### Request
Copy each line that contains the string "from".

### Source data
□ □ □ □
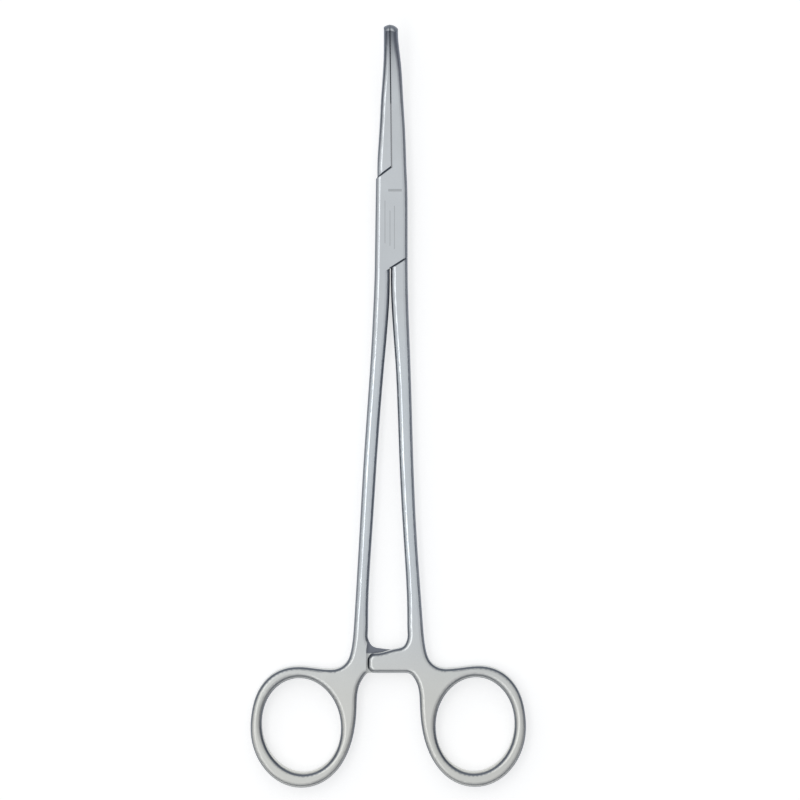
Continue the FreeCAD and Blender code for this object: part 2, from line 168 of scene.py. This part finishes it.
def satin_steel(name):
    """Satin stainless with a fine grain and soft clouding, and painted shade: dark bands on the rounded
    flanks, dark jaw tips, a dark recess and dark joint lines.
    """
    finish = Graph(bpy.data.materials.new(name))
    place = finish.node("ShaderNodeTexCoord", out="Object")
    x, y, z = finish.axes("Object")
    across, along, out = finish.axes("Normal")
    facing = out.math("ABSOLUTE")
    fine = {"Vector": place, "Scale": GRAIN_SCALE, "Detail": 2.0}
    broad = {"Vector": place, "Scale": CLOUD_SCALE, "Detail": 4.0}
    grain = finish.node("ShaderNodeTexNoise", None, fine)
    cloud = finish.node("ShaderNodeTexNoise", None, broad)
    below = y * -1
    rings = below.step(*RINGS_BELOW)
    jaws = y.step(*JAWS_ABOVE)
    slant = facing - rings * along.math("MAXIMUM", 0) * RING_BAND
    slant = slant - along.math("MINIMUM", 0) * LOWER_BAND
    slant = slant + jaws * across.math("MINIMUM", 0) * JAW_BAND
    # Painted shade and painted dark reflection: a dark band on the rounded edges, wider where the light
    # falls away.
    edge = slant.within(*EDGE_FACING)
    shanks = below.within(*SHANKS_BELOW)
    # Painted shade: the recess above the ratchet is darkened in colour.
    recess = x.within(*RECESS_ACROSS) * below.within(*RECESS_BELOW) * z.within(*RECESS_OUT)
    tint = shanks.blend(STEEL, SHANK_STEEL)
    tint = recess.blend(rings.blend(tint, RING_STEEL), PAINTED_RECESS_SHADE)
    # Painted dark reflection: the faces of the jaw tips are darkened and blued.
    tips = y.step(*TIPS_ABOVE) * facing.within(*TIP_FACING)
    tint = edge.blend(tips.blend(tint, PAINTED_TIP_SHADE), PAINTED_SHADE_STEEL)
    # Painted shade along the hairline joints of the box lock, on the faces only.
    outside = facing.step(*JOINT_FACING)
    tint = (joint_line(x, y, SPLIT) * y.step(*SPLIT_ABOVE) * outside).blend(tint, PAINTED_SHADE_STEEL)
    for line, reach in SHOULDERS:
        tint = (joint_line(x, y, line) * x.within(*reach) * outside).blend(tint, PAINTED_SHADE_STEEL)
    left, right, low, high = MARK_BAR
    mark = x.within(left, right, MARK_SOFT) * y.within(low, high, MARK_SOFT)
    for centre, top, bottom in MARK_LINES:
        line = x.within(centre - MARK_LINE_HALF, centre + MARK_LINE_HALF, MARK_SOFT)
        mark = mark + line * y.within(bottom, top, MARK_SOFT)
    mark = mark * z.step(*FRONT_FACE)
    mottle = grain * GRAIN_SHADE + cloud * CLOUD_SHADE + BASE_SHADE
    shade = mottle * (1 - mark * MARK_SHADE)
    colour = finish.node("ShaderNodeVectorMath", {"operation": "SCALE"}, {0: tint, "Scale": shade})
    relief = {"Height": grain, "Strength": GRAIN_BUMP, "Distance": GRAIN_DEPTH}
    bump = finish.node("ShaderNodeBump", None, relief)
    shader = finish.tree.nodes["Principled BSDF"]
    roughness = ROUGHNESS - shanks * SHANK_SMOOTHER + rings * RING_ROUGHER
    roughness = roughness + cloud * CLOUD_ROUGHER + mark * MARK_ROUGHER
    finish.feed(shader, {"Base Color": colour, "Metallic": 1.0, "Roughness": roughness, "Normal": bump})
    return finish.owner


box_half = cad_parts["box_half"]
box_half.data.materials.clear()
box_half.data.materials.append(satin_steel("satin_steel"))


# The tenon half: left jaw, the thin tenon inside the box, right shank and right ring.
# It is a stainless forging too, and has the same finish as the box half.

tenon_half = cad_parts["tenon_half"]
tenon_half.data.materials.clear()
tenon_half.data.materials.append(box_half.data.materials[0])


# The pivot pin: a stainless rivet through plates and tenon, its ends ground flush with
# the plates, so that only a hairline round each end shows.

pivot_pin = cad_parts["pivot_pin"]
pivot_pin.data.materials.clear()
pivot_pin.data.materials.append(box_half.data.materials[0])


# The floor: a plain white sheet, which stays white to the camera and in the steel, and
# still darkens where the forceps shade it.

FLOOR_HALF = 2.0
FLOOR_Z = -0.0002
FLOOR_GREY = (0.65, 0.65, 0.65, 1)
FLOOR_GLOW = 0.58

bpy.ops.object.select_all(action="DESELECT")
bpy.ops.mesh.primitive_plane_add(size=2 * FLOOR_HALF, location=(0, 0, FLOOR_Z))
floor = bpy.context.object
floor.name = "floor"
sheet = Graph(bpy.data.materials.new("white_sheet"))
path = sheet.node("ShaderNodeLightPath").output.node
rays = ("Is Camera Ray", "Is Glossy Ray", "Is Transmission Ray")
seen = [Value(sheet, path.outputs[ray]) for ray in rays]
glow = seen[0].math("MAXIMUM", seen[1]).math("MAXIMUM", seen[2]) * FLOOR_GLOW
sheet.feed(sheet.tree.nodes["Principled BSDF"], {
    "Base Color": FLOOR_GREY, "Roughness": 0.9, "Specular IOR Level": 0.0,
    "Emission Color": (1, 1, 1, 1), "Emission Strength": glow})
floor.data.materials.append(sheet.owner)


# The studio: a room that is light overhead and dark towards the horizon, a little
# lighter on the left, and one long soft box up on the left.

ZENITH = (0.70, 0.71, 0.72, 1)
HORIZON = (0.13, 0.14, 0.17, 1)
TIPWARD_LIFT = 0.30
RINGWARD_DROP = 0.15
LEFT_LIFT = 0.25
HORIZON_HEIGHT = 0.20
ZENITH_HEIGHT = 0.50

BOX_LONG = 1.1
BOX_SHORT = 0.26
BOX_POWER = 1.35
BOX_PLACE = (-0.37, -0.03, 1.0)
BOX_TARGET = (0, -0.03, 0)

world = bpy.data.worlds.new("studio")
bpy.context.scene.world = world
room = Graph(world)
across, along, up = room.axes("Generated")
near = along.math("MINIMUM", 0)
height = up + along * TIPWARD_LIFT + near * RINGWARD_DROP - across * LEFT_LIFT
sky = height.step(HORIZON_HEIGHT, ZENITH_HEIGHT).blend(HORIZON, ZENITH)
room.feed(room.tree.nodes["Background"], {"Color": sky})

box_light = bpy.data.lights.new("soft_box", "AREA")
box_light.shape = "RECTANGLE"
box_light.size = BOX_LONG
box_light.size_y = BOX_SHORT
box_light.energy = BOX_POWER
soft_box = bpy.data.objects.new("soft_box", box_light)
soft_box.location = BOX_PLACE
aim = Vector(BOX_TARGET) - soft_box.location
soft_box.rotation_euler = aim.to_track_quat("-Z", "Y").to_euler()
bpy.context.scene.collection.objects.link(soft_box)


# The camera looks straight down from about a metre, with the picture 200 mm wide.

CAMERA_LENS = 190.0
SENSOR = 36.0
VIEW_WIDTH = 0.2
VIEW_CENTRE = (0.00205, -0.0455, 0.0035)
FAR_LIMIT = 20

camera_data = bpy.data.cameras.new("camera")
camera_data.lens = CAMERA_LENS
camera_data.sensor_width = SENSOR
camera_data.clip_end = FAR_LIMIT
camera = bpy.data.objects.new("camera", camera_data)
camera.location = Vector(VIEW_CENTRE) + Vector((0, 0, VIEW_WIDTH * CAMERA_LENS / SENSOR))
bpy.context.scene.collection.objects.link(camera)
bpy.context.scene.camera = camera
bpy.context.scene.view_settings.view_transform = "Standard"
□ □ □ □
### Answer
Continue the FreeCAD and Blender code for this object: part 2, from line 168 of scene.py. This part finishes it.
# The camera looks straight down from about a metre, with the picture 200 mm wide.